**What is expected:**
Records follow. Pull out every line that contains "piece".

:: Input for this task ::

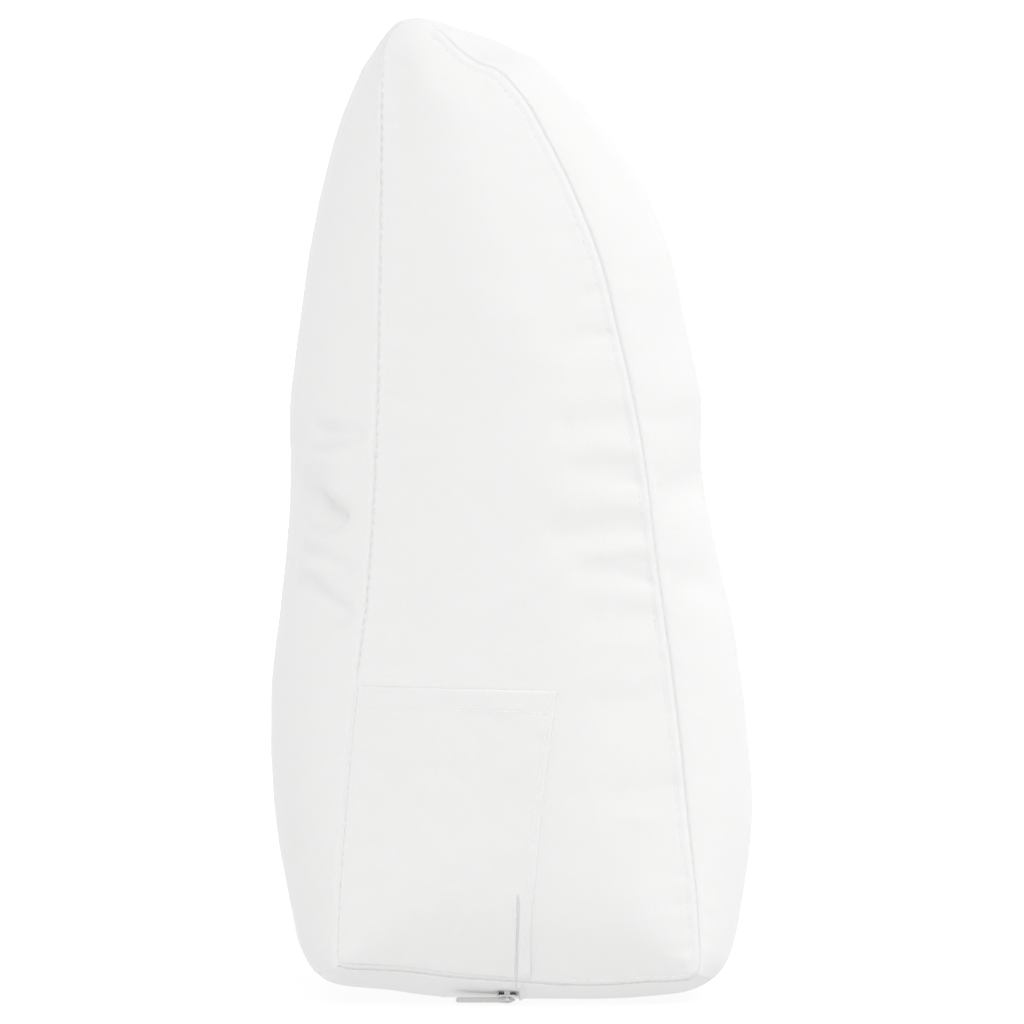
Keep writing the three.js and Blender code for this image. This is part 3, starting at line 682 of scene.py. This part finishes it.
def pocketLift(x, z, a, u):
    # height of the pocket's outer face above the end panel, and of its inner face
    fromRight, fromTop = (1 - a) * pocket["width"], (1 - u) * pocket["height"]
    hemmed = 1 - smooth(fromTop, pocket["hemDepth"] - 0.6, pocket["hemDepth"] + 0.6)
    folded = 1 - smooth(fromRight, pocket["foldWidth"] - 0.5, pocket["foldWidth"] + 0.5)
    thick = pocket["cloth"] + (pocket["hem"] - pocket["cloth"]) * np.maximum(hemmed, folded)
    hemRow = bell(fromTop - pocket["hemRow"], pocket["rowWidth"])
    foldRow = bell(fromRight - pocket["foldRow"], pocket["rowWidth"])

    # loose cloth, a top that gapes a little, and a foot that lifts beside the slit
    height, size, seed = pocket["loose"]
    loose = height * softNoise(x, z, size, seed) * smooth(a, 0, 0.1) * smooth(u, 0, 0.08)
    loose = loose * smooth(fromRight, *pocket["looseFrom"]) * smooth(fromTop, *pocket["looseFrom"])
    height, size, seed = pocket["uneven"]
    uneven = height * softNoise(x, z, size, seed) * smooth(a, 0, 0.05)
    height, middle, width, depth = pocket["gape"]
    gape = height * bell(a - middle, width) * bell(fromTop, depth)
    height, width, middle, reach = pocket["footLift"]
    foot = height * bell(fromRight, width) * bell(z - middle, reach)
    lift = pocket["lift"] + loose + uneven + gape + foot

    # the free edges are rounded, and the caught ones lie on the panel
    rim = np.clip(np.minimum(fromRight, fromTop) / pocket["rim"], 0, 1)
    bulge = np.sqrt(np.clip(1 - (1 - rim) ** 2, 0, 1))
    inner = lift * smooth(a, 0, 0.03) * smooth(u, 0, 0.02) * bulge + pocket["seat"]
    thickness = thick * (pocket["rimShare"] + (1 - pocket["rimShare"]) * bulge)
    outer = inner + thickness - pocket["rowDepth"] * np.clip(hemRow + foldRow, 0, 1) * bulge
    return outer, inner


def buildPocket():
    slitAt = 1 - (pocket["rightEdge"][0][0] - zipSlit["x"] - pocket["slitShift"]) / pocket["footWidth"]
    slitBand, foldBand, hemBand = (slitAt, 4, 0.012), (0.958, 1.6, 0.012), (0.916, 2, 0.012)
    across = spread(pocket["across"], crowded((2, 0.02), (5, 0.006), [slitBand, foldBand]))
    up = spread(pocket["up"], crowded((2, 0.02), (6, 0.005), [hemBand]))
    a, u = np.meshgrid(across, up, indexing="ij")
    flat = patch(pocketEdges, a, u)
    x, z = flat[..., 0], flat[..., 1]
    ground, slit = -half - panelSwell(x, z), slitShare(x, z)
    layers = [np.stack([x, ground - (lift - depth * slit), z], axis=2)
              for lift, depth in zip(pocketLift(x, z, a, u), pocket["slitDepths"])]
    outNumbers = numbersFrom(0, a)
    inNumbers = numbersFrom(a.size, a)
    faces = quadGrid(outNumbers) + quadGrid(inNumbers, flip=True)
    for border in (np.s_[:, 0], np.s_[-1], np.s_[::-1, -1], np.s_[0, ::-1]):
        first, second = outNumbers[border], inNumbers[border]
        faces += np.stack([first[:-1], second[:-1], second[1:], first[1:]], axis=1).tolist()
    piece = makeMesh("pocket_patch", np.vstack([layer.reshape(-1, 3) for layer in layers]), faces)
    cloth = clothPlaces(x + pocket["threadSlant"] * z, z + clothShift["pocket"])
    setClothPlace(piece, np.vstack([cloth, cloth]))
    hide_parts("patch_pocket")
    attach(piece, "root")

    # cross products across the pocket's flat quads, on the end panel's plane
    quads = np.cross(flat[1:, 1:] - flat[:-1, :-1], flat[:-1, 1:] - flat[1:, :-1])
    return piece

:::
:: Input for this task ::

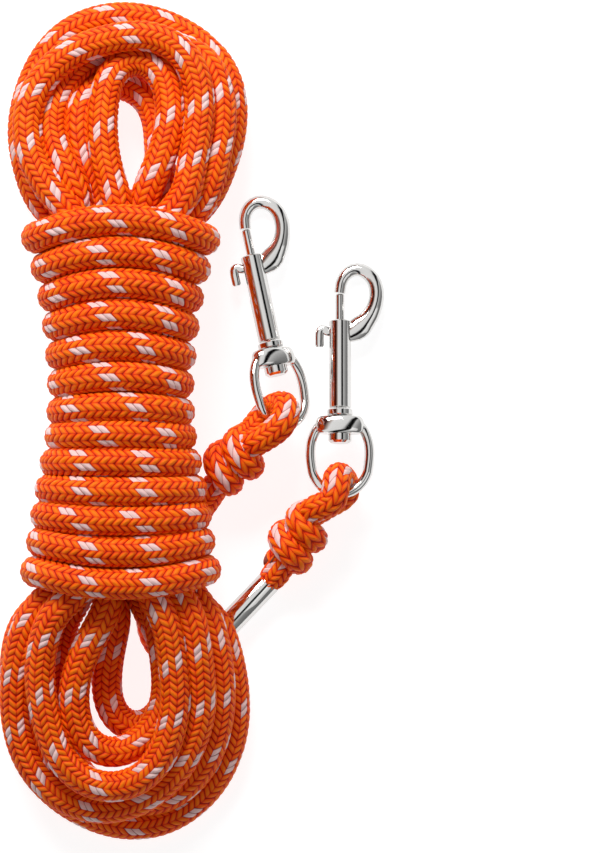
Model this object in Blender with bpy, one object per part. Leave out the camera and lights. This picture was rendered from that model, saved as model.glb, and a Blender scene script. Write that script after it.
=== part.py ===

:::

**Output for this exercise:**
    piece = makeMesh("pocket_patch", np.vstack([layer.reshape(-1, 3) for layer in layers]), faces)
    setClothPlace(piece, np.vstack([cloth, cloth]))
    attach(piece, "root")
    return piece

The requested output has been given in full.